Gli Sparks rappresentano una specie di anomalia nella storia della musica, una band che scrive da una vita, e ora arriva al loro ventiseiesimo album, senza aver mai raggiunto il grande pubblico, senza aver piazzato hit particolari ma nonostante questo essere riusciti a esprimersi sempre nella loro particolarità con immutata qualità.
Con “The Girl Is Crying In Her Latte” riescono ancora una volta ad essere piacevolmente convincenti riproponendo il loro pop che tra elettronica, sapori progressive e teatralità sonora, diffusa a piene mani, riesce nuovamente a fare centro, mantenendo il loro incredibile e unico stile, che li rende riconoscibili al primo colpo insieme alle loro liriche sempre sferzanti e ironiche.
Con questo nuovo album, particolarmente riuscito, gli Sparks dimostrano ancora una volta di essere un mondo a parte, una specie unica difficile da ripetere e per molti ancora da scoprire, ma che da un momento all’altro potrebbe far innamorare tutti.
La titletrack ci fa subito capire che i nostri eroi sono proprio in forma, se dal punto di vista musicale il sintetizzatore è la base su cui gira tutto, la ragazza che piange nel suo latte rappresenta ironicamente una specie di crisi esistenziale che non si placa di certo quando si ha tutto.
Se con “Veronica Lake” abbiamo il ricordo della star e della sua iconica acconciatura ( il successo del film del 1941 “I Wanted Wings” diretto da Mitchell Leisen spinse le numerosissime fan della star ad assumere la sua particolare acconciatura creando parecchi problemi e incidenti sul lavoro, tanto da spingere il governo a chiederle un cambio di stile), con “Nothing Is As Good As They Say It Is” troviamo un ritmato, ironico e coinvolgente pezzo nel quale un bambino appena nato, resosi conto di dove è capitato, in un rigurgito esistenzialista chiede di ritornare nel grembo materno (gran pezzo).
Tra gli altri brani da segnalare sicuramente “The Mona Lisa’s Packing, Leaving Late Tonight” dove batteria, sintetizzatori e incastro di voci si combinano in maniera perfetta nel raccontare come il sorriso dell’ imperturbabile Monna Lisa nasconda solo la voglia di mollare tutto e andarsene, un tema ricorrente quello della finzione sociale, e la deliziosa “You Were Meant For Me” con il sintetizzatore protagonista e una melodia accattivante che cattura.

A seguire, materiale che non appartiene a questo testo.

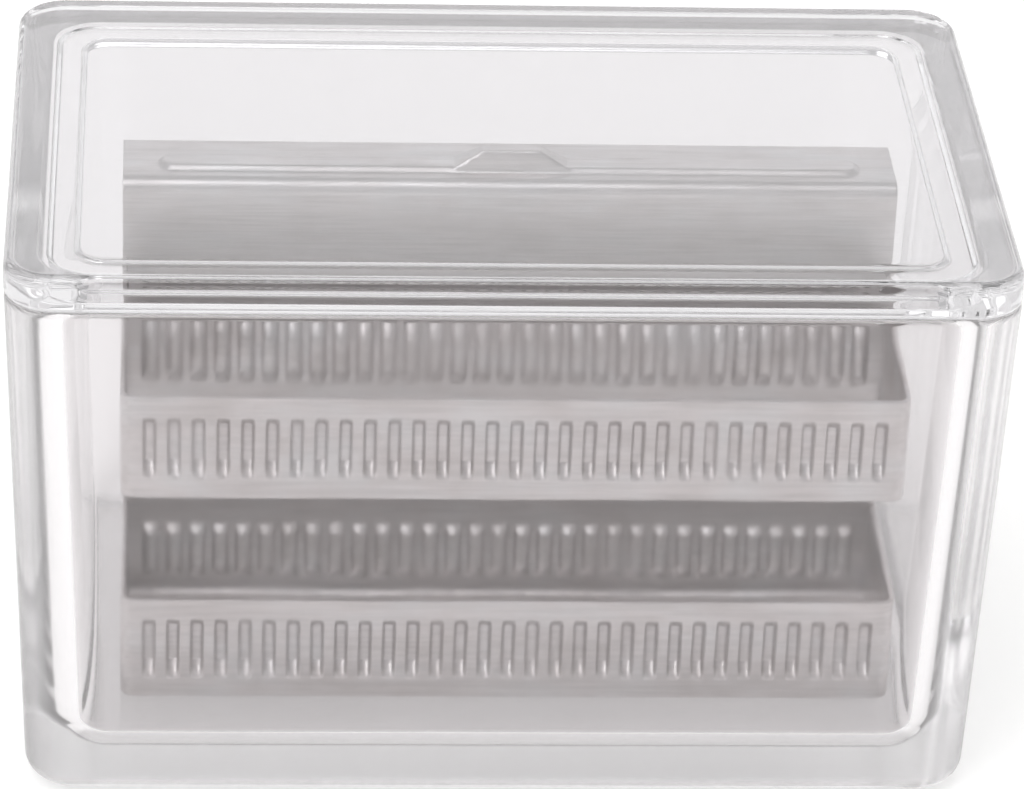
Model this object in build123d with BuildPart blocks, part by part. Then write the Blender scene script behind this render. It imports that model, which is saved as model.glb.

Il finale dell’album lascia lo spazio ad altre sorprese,” It Doesn’t Have To Be That Way” una splendida ballata elettronica alla chitarra che esprime con orgoglio, ma anche un pizzico di frustrazione, la scelta di essere se stessi anche quando sarebbe più semplice e socialmente redditizio uniformarsi agli altri (……. I’ll look uncool, I’ll pay for it, I’ll pay for it/ I’ll look the fool, I’ll pay for it, I’ll pay for it/ I’ll look too schooled, I’ll pay for it, I’ll pay for it I’ll pay for itI may be wrong, I’ll pay for it, I’ll pay for it/No chart-bound song, I’ll pay for it), e la canzone che chiude definitivamente le danze “Gee, That Was Fun” che racconta di una perdita, o di una fine di qualcosa, con triste ironia e con amore, bello e commovente.
Gli Sparks vanno oltre ogni aspettativa, tra melodie che solo loro riescono a fare, arrangiamenti sempre sorprendenti e testi brillanti, profondi e allo stesso tempo divertenti, restano ancora una offerta musicale fresca e attuale, mentre molti della vecchia generazione annaspano gli Sparks non fanno una piega e sono ancora al massimo della loro creatività, giù il cappello.